Michael D Smith
Michael is a Supervisory Research Economist who leads the Economic and Social Sciences Research Program at the Alaska Fisheries Science Center, NOAA Fisheries. His research focuses on the economics of climate policy and identifying the impacts of climate change and cascading hazards. He is a chapter author on the U.S. Global Change Research Program’s Fifth National Climate Assessment (NCA5). He also serves as a subject matter expert for the World Meteorological Organization, drafting their Capacity Development Strategy for developing and small island nations. Before coming to NOAA Fisheries, he worked as a research economist in the NOAA Chief Economist’s Office.

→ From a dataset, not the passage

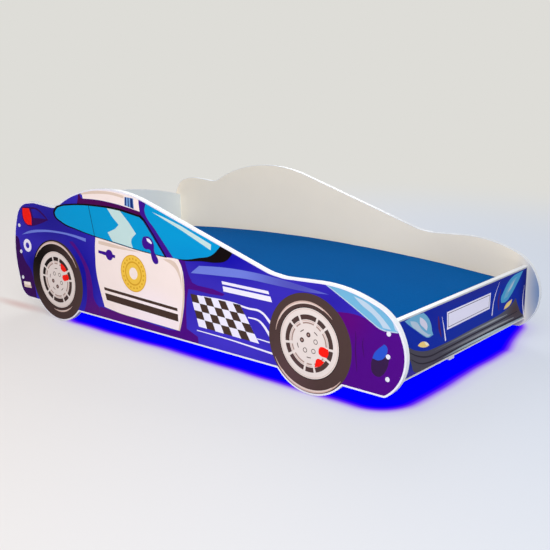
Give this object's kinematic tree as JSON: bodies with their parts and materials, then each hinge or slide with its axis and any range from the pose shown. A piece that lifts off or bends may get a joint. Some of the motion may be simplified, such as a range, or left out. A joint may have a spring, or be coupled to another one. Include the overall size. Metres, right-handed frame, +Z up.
{
  "type": "car-shaped children's bed",
  "caption": "Low single bed for a child with two car-shaped printed side boards, straight front board, arched rear board, sprung slats and a loose blue mattress",
  "frame": {"origin": "bottom centre of the bed's bounding box, on the floor", "axes": "+X towards the car's front, +Z up, +Y to the left side board"},
  "size_m": [1.7208, 0.8446, 0.5129],
  "materials": {
    "white_board": "white melamine-faced chipboard, fine satin",
    "edge_band": "white plastic edge band, satin gloss",
    "print_blue": null,
    "pine": "planed pine, unfinished",
    "birch": "bent birch plywood, clear lacquer",
    "black_plastic": "fine matt black moulded plastic",
    "white_plastic": "smooth white moulded plastic",
    "zinc": "bright zinc-plated steel",
    "beech": "turned beech",
    "nylon": "pale nylon",
    "light_strip": "silicone-cased light strip, lit blue",
    "mattress_cloth": "blue woven cover cloth, light quilting",
    "foam": "cream foam"
  },
  "bodies": {
    "root": {"right_side_panel": "white_board", "right_edge_band": "edge_band", "right_print": "print_blue", "right_rail": "pine", "right_slat_holders": "black_plastic", "right_light_strip": "light_strip", "left_side_panel": "white_board", "left_edge_band": "edge_band", "left_print": "print_blue", "left_rail": "pine", "left_slat_holders": "black_plastic", "left_light_strip": "light_strip", "corner_screws": "zinc", "screw_caps": "white_plastic", "corner_dowels": "beech", "rail_screws": "zinc", "floor_glides": "nylon", "front_panel": "white_board", "front_edge_bands": "edge_band", "front_print": "print_blue", "rear_panel": "white_board", "rear_edge_bands": "edge_band", "slat_01": "birch", "slat_02": "birch", "slat_03": "birch", "slat_04": "birch", "slat_05": "birch", "slat_06": "birch", "slat_07": "birch", "slat_08": "birch", "slat_09": "birch", "slat_10": "birch", "slat_11": "birch", "slat_12": "birch", "slat_13": "birch", "front_light_strip": "light_strip", "light_receiver": "white_plastic", "light_controller": "black_plastic"},
    "mattress": {"mattress_cover": "mattress_cloth", "mattress_core": "foam"}
  },
  "joints": [
    {"name": "mattress_lift", "type": "slide", "parent": "root", "child": "mattress", "axis": [0, 0, 1], "range_m": [0, 0.4]}
  ]
}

Formerly, Michael worked at the Substance Abuse and Mental Health Services Administration (SAMHSA), where his work focused on the economics of substance abuse, mental health service delivery, and infectious diseases. Prior to joining SAMHSA, he worked as a research economist at the Economic Research Service (ERS) at USDA, identifying the determinants and effects of food insecurity (both domestically and internationally) and quantifying the benefits of food assistance programs. Before joining ERS, he worked as a statistician at the U.S. Census Bureau in the Research and Development and Innovation Survey Branch, a survey cosponsored by the National Science Foundation. He holds a Ph.D. in Economics from American University, an M.A. in economics from California State University, Fullerton, and a B.A. in Political Science, with a minor in Geophysics, from the University of Hawaii, at Mānoa.